The Cody Cabin, as I’m calling it, has been through several iterations to date, but I think we’re getting very close to locking in the floor plan. Thanks to everyone who commented either via the blog or through email on the first posting for this project. It’s great to get feedback from other architects and designers on your work. Without critique we can’t really grow or learn to look at things from a fresh perspective and that is important for the success of any profession. So, again, thank you.
This latest version takes into account some design changes more heavily based on the premise that this will be a vacation rental. Therefore storage and more generous closets are not as important or necessary. Currently the plan sits as a 2 bedroom, 2 bath home, but the second bedroom is designed to ultimately be divided into two separate sleeping spaces for a total of 3 full bedrooms.
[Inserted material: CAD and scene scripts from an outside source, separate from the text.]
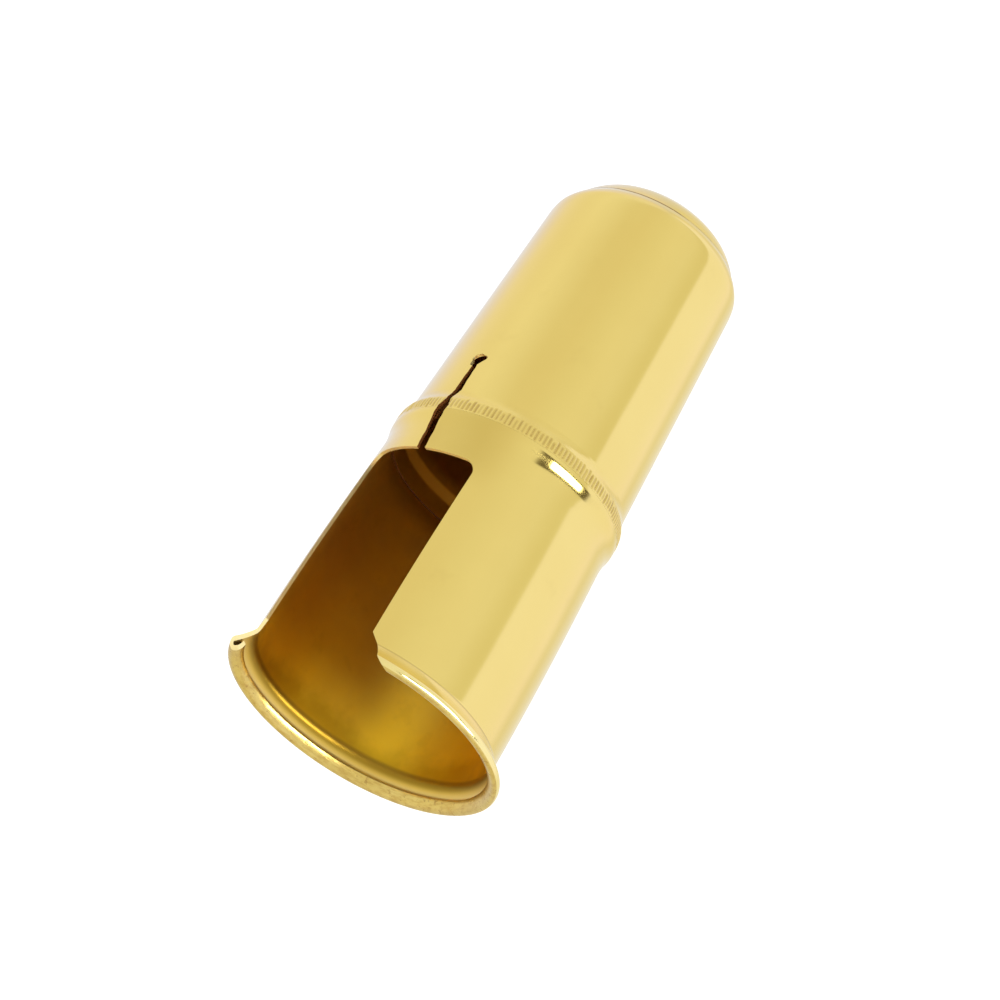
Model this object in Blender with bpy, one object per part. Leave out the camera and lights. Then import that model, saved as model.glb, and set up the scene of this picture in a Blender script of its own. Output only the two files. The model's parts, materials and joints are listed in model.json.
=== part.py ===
"""Brass mouthpiece cap of a saxophone, lying on its side.

Four pieces of thin brass make the cap: a skirt with the open mouth, its curled rim, the
window and the belled end; a tapered crown tube whose foot is pushed into the bell; a
milled ring that hides this joint; and a pressed disc that closes the crown. One saw cut
from the middle of the window runs through skirt, ring and tube, and ends in a punched
hole, so the skirt can spring open over a mouthpiece and its ligature.

Every outline is drawn in the cap's own frame, in millimetres: x runs along the cap from
the mouth to the crown, and r is the distance from its axis. The window faces +Z. The
finished cap is then laid down, rim and crown shoulder on the ground, on its resting pose.
"""
import math

import bmesh
import bpy
from mathutils import Matrix, Vector

MM = 0.001

# Sheet, fits and mesh fineness
SHEET = 0.4
FIT_GAP = 0.25
SEGMENTS = 72
WALL_STEPS = 6
SHOULDER_STEPS = 6
DISC_STEPS = 7
HEM_STEPS = 13
CORNER_STEPS = 5
SWEEP_STEPS = 6
HOLE_STEPS = 14
SHARP_ANGLE = math.radians(32)

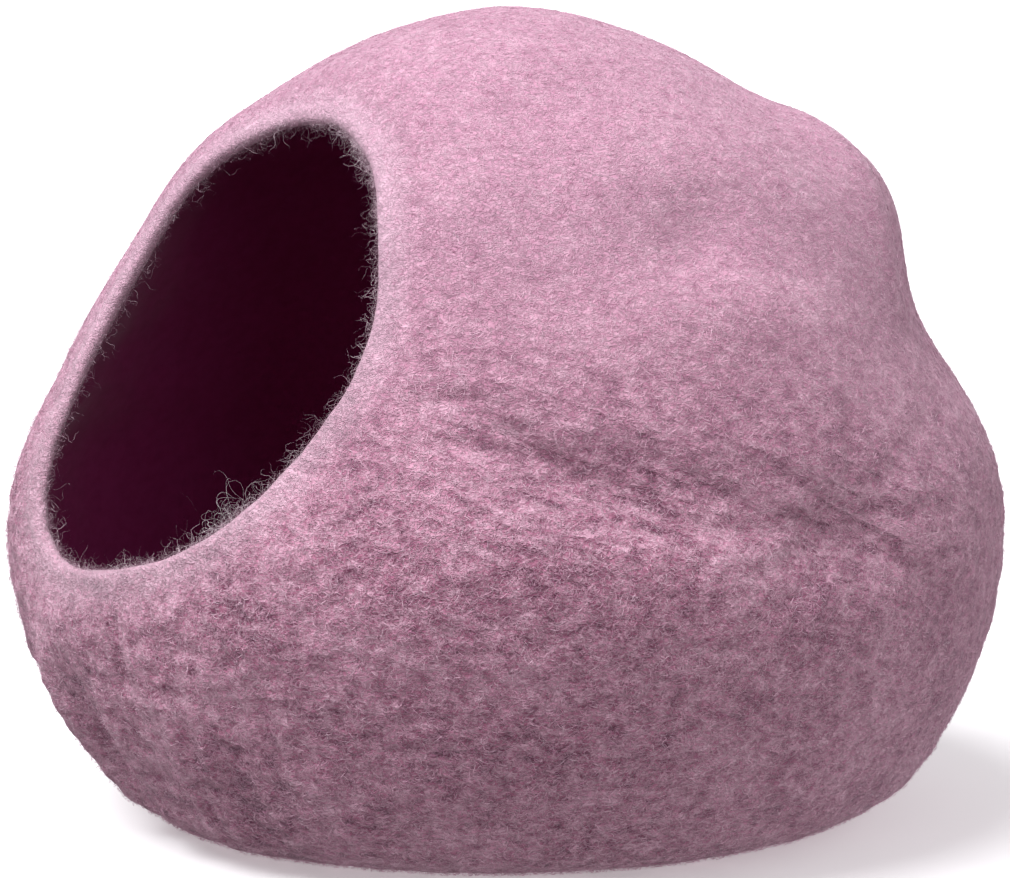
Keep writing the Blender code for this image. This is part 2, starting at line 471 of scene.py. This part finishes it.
def spread(tree, value, out_of, to=(0.0, 1.0), soft=False):
    """A value moved from one span of numbers to another, and held at the ends."""
    settings = {"interpolation_type": "SMOOTHSTEP" if soft else "LINEAR"}
    node = add(tree, "MapRange", {"Value": value}, settings)
    for socket, amount in zip(("From Min", "From Max", "To Min", "To Max"), (*out_of, *to)):
        node.inputs[socket].default_value = amount
    return node.outputs["Result"]


def maths(tree, operation, first, second=None, third=None):
    """One sum of up to three terms, each of them a fixed number or another node's output."""
    node = add(tree, "Math", settings={"operation": operation})
    for socket, term in enumerate((first, second, third)):
        if isinstance(term, (int, float)):
            node.inputs[socket].default_value = term
        elif term is not None:
            tree.links.new(term, node.inputs[socket])
    return node.outputs["Value"]


def strand_lines(tree, lying, size, thick):
    """Thin wandering lines, 1 on a line and 0 off it, a few mm apart."""
    curls = add(tree, "TexNoise", {"Vector": lying}, Scale=1 / size, Detail=1.0, Distortion=1.2)
    off = maths(tree, "SUBTRACT", curls.outputs["Fac"], 0.5)
    return spread(tree, maths(tree, "ABSOLUTE", off), (0.0, thick), (1.0, 0.0), soft=True)


def waist_wrinkles(tree, place):
    """Streaks that run down along the waist towards the pinch, 30 mm long and 6 mm apart."""
    along_waist = unit(heading(82, 3) - heading(42, 19))
    across_waist = np.cross(heading(62, 11), along_waist)
    pushed = []
    for line, size in ((along_waist, 0.030), (across_waist, 0.0058)):
        settings = {"operation": "DOT_PRODUCT"}
        part = add(tree, "VectorMath", {0: place}, settings, _1=tuple(line / size))
        pushed.append(part.outputs["Value"])
    folded = add(tree, "CombineXYZ", {0: pushed[0], 1: pushed[1]}).outputs["Vector"]
    streaks = add(tree, "TexNoise", {"Vector": folded}, Scale=1.0, Detail=1.5, Distortion=0.5)
    return streaks.outputs["Fac"]


def wool_felt():
    """Fulled wool, dyed in the fleece: dull and matt, with paler hairs lying over a deeper ground.
    Single hairs are 0.03 mm wide, too fine to show, so these lines stand for small strands."""
    felt = bpy.data.materials.new("wet_felted_wool")
    felt.use_nodes = True
    tree = felt.node_tree
    shader = tree.nodes["Principled BSDF"]
    place = add(tree, "TexCoord").outputs["Object"]
    lying = add(tree, "Mapping", {"Vector": place}, Scale=(1.0, 1.0, 1.6)).outputs["Vector"]
    names = ("far_in", "coarse_and_shaded", "creased", "rib_shade")
    read = [add(tree, "Attribute", settings={"attribute_name": name}) for name in names]
    far_in, coarse_and_shaded, creased, rib_shade = [node.outputs["Fac"] for node in read]
    strand = maths(
        tree, "MAXIMUM", strand_lines(tree, lying, 0.0042, 0.070), strand_lines(tree, lying, 0.0027, 0.085)
    )
    clumps = add(tree, "TexNoise", {"Vector": lying}, Scale=1 / 0.0075, Detail=4.0, Roughness=0.62)
    clumps = clumps.outputs["Fac"]
    drift = add(tree, "TexNoise", {"Vector": place}, Scale=1 / 0.045, Detail=2.0).outputs["Fac"]
    streaks = waist_wrinkles(tree, place)

    # How pale the colour is from place to place: the wool's own tone drifts at random, and painted shade is
    # added, darker in the gaps between clumps, in the bottoms of the fine wrinkles, and in the grooves between
    # the ribs under the mouth, with painted light on the ribs.
    clumped = maths(tree, "MULTIPLY_ADD", drift, 0.3, maths(tree, "MULTIPLY", clumps, 0.7))
    off_streak = maths(tree, "MULTIPLY", maths(tree, "SUBTRACT", streaks, 0.5), creased)
    wrinkled = maths(tree, "MULTIPLY_ADD", off_streak, 0.5, clumped)
    tone_and_shade = maths(tree, "MULTIPLY_ADD", rib_shade, 0.06, wrinkled)

    # Low down in front the ground is darker, a painted shade, and its clumps stand apart with deep painted
    # shade in the gaps between them; on the crown it is paler, a painted light, and more even.
    paler_upper_ground = ramp(tree, tone_and_shade, (0.34, "#c08aa4"), (0.50, "#cf9ab3"), (0.66, "#dcabc1"))
    shaded_low_ground = ramp(tree, tone_and_shade, (0.35, "#744059"), (0.48, "#b1738d"), (0.60, "#d79db6"))
    ground = add(tree, "Mix", {0: coarse_and_shaded, 6: paler_upper_ground, 7: shaded_low_ground}, {"data_type": "RGBA"}).outputs[2]
    hairs = ramp(tree, tone_and_shade, (0.36, "#d2a2b8"), (0.64, "#f0c9db"))
    showing = maths(tree, "MULTIPLY", strand, spread(tree, coarse_and_shaded, (0.0, 1.0), (0.30, 0.65)))
    haired = add(tree, "Mix", {0: showing, 6: ground, 7: hairs}, {"data_type": "RGBA"}).outputs[2]

    # Round the mouth the colour turns paler: a painted highlight along the rolled lip.
    rim_highlight = spread(tree, far_in, (-0.018, 0.0), (0.0, 0.32), soft=True)
    outside = add(tree, "Mix", {0: rim_highlight, 6: haired}, {"data_type": "RGBA"})
    outside.inputs[7].default_value = linear("#ecd0de")

    # The wine layer starts where the pink wool that was wrapped over the edge runs out.
    ragged = maths(tree, "MULTIPLY_ADD", clumps, 0.016, far_in)
    inside = spread(tree, ragged, (0.011, 0.030), soft=True)
    wine = ramp(tree, tone_and_shade, (0.38, "#8e2c64"), (0.62, "#98346e"))
    links = {0: inside, 6: outside.outputs[2], 7: wine}
    whole = add(tree, "Mix", links, {"data_type": "RGBA"})
    tree.links.new(whole.outputs[2], shader.inputs["Base Color"])

    # Matt, with a soft pale glow at the edge of sight from the hairs that stand up.
    shader.inputs["Roughness"].default_value = 0.9
    shader.inputs["Specular IOR Level"].default_value = 0.12
    shader.inputs["Sheen Weight"].default_value = 0.5
    shader.inputs["Sheen Roughness"].default_value = 0.32
    shader.inputs["Sheen Tint"].default_value = linear("#e6dde2")

    # Clumps, wrinkles and strands stand up a little, and hardly at all on the inner layer.
    shown = spread(tree, inside, (0.0, 1.0), (1.0, 0.08))
    deep = maths(tree, "MULTIPLY", spread(tree, coarse_and_shaded, (0.0, 1.0), (0.35, 1.0)), shown)
    normal = add(tree, "Bump", {"Height": clumps, "Strength": deep}, Distance=0.0032).outputs["Normal"]
    for height, strength, high in ((streaks, creased, 0.0055), (strand, shown, 0.0004)):
        links = {"Height": height, "Strength": strength, "Normal": normal}
        normal = add(tree, "Bump", links, Distance=high).outputs["Normal"]
    tree.links.new(normal, shader.inputs["Normal"])
    return felt


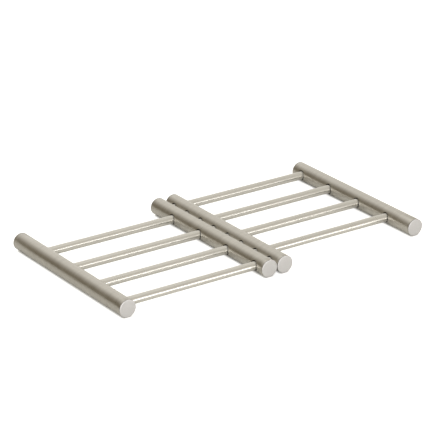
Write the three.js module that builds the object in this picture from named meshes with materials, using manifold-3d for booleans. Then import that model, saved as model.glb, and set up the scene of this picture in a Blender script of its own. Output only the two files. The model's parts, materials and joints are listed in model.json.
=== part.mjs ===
// Expanding trivet of stainless steel, in millimetres, +Z up.
// Two frames lie in each other like two combs. Each frame has an outer bar, an inner bar and four
// rods that tie them together, and the rods of each frame run on through the other's inner bar.
// The trivet grows as the frames slide apart, until the two inner bars meet in the middle.
// It is drawn opened out, standing on the plane Z = 0, with its middle over the origin.

import * as THREE from "three";
import { mergeVertices } from "three/addons/utils/BufferGeometryUtils.js";
import Module from "manifold-3d";

const wasm = await Module();
wasm.setup();

// Driving dimensions of the two frames
const BAR_DIAMETER = 19;
const BAR_LENGTH = 208;
const BAR_WALL = 1.2;
const ROD_DIAMETER = 9.3;
const FRAME_SPAN = 191.4; // from the axis of a frame's outer bar to the axis of its inner bar
const INNER_BAR_GAP = 0.5; // between the two inner bars, as drawn
const END_ROD_INSET = 15.5; // from the end of a bar to the axis of the rod next to it
const RODS_PER_FRAME = 4;

// Clearances
const SEAT_CLEARANCE = 0.9; // round a rod in the hole that holds it
const RUNNING_CLEARANCE = 0.95; // round a rod in the hole that it slides through
const ROD_END_CLEARANCE = 0.3; // from the rim of a rod's end to the far side of the bore
const PLUG_CLEARANCE = 0.3; // round a cap's plug in the bore

// End caps and rod ends
const CAP_FLANGE_THICKNESS = 1;
const CAP_CHAMFER = 0.6;
const PLUG_LENGTH = 5;
const PLUG_CHAMFER = 0.6;
const ROD_END_CHAMFER = 0.5;

// Facets. Counts are multiples of four, so that flat sides face up, down and sideways.
const BAR_SIDES = 36;
const ROD_SIDES = 24;
const CUT_OVERRUN = 1;
const MERGE_DISTANCE = 1e-4;

// Sizes and places that follow from them
const barRadius = BAR_DIAMETER / 2;
const boreRadius = barRadius - BAR_WALL;
const rodRadius = ROD_DIAMETER / 2;
const tubeLength = BAR_LENGTH - 2 * CAP_FLANGE_THICKNESS;
const innerBarX = (BAR_DIAMETER + INNER_BAR_GAP) / 2;
const outerBarX = innerBarX - FRAME_SPAN;
const endRodY = BAR_LENGTH / 2 - END_ROD_INSET;
const rodPitch = (2 * endRodY) / (2 * RODS_PER_FRAME - 1);
const rodYs = Array.from({ length: RODS_PER_FRAME }, (_, i) => 2 * i * rodPitch - endRodY);
const passingRodYs = rodYs.map((y) => -y);

const steel = {
  bar: { color: 0xb4b0a6, roughness: 0.42, metalness: 1 },
  rod: { color: 0xc8c3b6, roughness: 0.24, metalness: 1 },
  cap: { color: 0xc9c4c1, roughness: 0.55, metalness: 1 },
};

// A round piece on the Y axis, turned from [radius, place along Y] points in rising order.
// Its flat sides touch the true radius from outside, and one of them faces straight down.
function turned(profile, sides) {
  const halfSide = Math.PI / sides;
  const points = profile.map(([radius, y]) => new THREE.Vector2(radius / Math.cos(halfSide), y));
  return new THREE.LatheGeometry(points, sides, halfSide);
}

// A plain round stock, centred on the origin, with both ends chamfered.
function roundStock(radius, length, chamfer, sides) {
  const half = length / 2;
  const profile = [
    [0, -half],
    [radius - chamfer, -half],
    [radius, -half + chamfer],
    [radius, half - chamfer],
    [radius - chamfer, half],
    [0, half],
  ];
  return turned(profile, sides);
}

function solidOf(geometry) {
  geometry.deleteAttribute("normal");
  geometry.deleteAttribute("uv");
  const merged = mergeVertices(geometry, MERGE_DISTANCE);
  const vertProperties = merged.getAttribute("position").array;
  const triVerts = new Uint32Array(merged.index.array);
  return new wasm.Manifold(new wasm.Mesh({ numProp: 3, vertProperties, triVerts }));
}

function geometryOf(solid) {
  const { vertProperties, triVerts } = solid.getMesh();
  const geometry = new THREE.BufferGeometry();
  geometry.setAttribute("position", new THREE.BufferAttribute(vertProperties, 3));
  geometry.setIndex(new THREE.BufferAttribute(triVerts, 1));
  geometry.computeVertexNormals();
  return geometry;
}

function makePiece(name, geometry, finish) {
  const material = new THREE.MeshStandardMaterial({ ...steel[finish], flatShading: true });
  const piece = new THREE.Mesh(geometry, material);
  piece.name = name;
  return piece;
}

// The drill for one hole: it runs along X from one place to another, at one place along Y.
function drill(clearance, fromX, toX, y) {
  const length = toX - fromX;
  const geometry = roundStock(rodRadius + clearance, length, 0, ROD_SIDES);
  geometry.rotateZ(-Math.PI / 2);
  geometry.translate(fromX + length / 2, y, 0);
  return solidOf(geometry);
}

// A bar's tube, with seats drilled through one wall only, on the side that faces its frame's rods,
// and running holes drilled through both walls.
function tubeGeometry(seatSide, seatYs, runningYs) {
  const half = tubeLength / 2;
  const profile = [
    [boreRadius, -half],
    [barRadius, -half],
    [barRadius, half],
    [boreRadius, half],
    [boreRadius, -half],
  ];
  const outside = barRadius + CUT_OVERRUN;
  const seatFrom = Math.min(0, seatSide * outside);
  const seatTo = Math.max(0, seatSide * outside);
  const seats = seatYs.map((y) => drill(SEAT_CLEARANCE, seatFrom, seatTo, y));
  const runningHoles = runningYs.map((y) => drill(RUNNING_CLEARANCE, -outside, outside, y));
  const blank = solidOf(turned(profile, BAR_SIDES));
  return geometryOf([...seats, ...runningHoles].reduce((tube, hole) => tube.subtract(hole), blank));
}

// An end cap: a flange as wide as the bar, and a plug that reaches into the bore towards -Y.
function capGeometry() {
  const plugRadius = boreRadius - PLUG_CLEARANCE;
  const profile = [
    [0, -PLUG_LENGTH],
    [plugRadius - PLUG_CHAMFER, -PLUG_LENGTH],
    [plugRadius, PLUG_CHAMFER - PLUG_LENGTH],
    [plugRadius, 0],
    [barRadius, 0],
    [barRadius, CAP_FLANGE_THICKNESS - CAP_CHAMFER],
    [barRadius - CAP_CHAMFER, CAP_FLANGE_THICKNESS],
    [0, CAP_FLANGE_THICKNESS],
  ];
  return turned(profile, BAR_SIDES);
}

// A tube with its two caps, on an axis along Y at the given place along X. The ends are the words
// for its -Y end and its +Y end.
function makeBar(name, x, geometry, [nearEnd, farEnd]) {
  const bar = new THREE.Group();
  bar.position.set(x, 0, barRadius);
  bar.add(makePiece(name, geometry, "bar"));
  const nearCap = makePiece(`${name}_${nearEnd}_cap`, capGeometry(), "cap");
  nearCap.position.y = -tubeLength / 2;
  nearCap.rotation.z = Math.PI;
  const farCap = makePiece(`${name}_${farEnd}_cap`, capGeometry(), "cap");
  farCap.position.y = tubeLength / 2;
  bar.add(nearCap, farCap);
  return bar;
}

// A frame's rods, numbered in rising order along Y. Each one ends inside both of its bars, just
// short of the far side of the bore.
function makeRods(side, numbers) {
  const reach = Math.sqrt(boreRadius ** 2 - rodRadius ** 2) - ROD_END_CLEARANCE;
  const length = FRAME_SPAN + 2 * reach;
  return rodYs.map((y, i) => {
    const geometry = roundStock(rodRadius, length, ROD_END_CHAMFER, ROD_SIDES);
    geometry.rotateZ(-Math.PI / 2);
    const rod = makePiece(`${side}_rod_${numbers[i]}`, geometry, "rod");
    rod.position.set((outerBarX + innerBarX) / 2, y, barRadius);
    return rod;
  });
}

// One frame, seen with its outer bar on the -X side. The other frame's rods pass its inner bar.
function makeFrame(side, ends, rodNumbers) {
  const frame = new THREE.Group();
  frame.add(makeBar(`${side}_outer_bar`, outerBarX, tubeGeometry(1, rodYs, []), ends));
  frame.add(makeBar(`${side}_inner_bar`, innerBarX, tubeGeometry(-1, rodYs, passingRodYs), ends));
  frame.add(...makeRods(side, rodNumbers));
  return frame;
}

// The two frames are alike. The right one is the left one turned half round, so its -Y ends come
// to lie at the rear, and its rods are numbered backwards, to count from the front as well.
const fromFront = rodYs.map((_, i) => i + 1);
const leftFrame = makeFrame("left", ["front", "rear"], fromFront);
const rightFrame = makeFrame("right", ["rear", "front"], fromFront.toReversed());
rightFrame.rotation.z = Math.PI;

const trivet = new THREE.Group();
trivet.add(leftFrame, rightFrame);

export default trivet;
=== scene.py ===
# An expanding trivet of stainless steel: brushed tubes, satin rods and matt end caps, in metres.
# Two frames of two tubes and four rods each lie in each other like combs. Every tube, rod and cap
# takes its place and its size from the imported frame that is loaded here.
import json
import math

import bmesh
import bpy
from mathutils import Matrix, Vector


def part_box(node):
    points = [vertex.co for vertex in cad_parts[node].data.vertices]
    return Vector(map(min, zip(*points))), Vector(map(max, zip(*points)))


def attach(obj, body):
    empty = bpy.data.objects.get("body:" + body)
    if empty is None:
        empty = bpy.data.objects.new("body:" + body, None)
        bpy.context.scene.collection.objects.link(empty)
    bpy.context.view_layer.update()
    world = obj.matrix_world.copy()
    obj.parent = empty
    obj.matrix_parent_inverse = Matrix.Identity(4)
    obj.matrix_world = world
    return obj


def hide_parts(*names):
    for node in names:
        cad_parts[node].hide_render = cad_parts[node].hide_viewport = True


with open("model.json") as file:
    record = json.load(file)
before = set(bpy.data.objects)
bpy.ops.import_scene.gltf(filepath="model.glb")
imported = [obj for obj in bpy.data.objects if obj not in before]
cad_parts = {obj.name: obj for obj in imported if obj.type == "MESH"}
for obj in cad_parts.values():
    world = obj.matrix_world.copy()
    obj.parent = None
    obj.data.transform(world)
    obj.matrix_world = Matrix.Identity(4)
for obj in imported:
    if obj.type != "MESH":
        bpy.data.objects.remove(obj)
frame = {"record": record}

bl_info = {
    "name": "Expanding Trivet",
    "version": (1, 0, 0),
    "blender": (4, 5, 0),
    "location": "3D View > Sidebar > Trivet",
    "description": "Expanding trivet of brushed tubes, satin rods and matt caps, with its studio",
    "category": "Add Mesh",
}

MM = 0.001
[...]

As you can see the organization of the plan hasn’t changed overly much. The main differences are, of course, the reduced size of storage and the enlargement of the guest bedroom. The living space was made a little more generous, but is still kept compact. The idea is that the main living and dining space is more of a staging area to the real “living” space which is outside taking advantage of the spectacular views on site.
The structure, at this point, is a combination of concrete masonry and wood framing, which can be seen in the renderings below. As a way to play with texture and material on both interior and exterior faces, it was decided to mix up the material a little bit. So, essentially what I’ve done is create a stem wall around the perimeter out of concrete masonry and varied the heights to create a great deal of visual interest and finishing the walls off with 2×6 wood framing and horizontal siding. An upcoming change will most likely be to update the structure from cmu and wood framing to an all ICF (Insulated Concrete Forms) wall structure. This will save some money in erection/construction time but it will also allow for a continuous and unbroken insulation and moisture barrier around the entire home.
Topping off the structure is a simple shed roof over the main living areas and a separate, lower shed roof over the garage. The roof itself will utilize engineered single span rafters (LVL most likely) with a insulated sheathing panel in order to leave the rafters exposed on the interior and a standing seam metal roof.
Again, and as always, I welcome any and all critique. What do you think?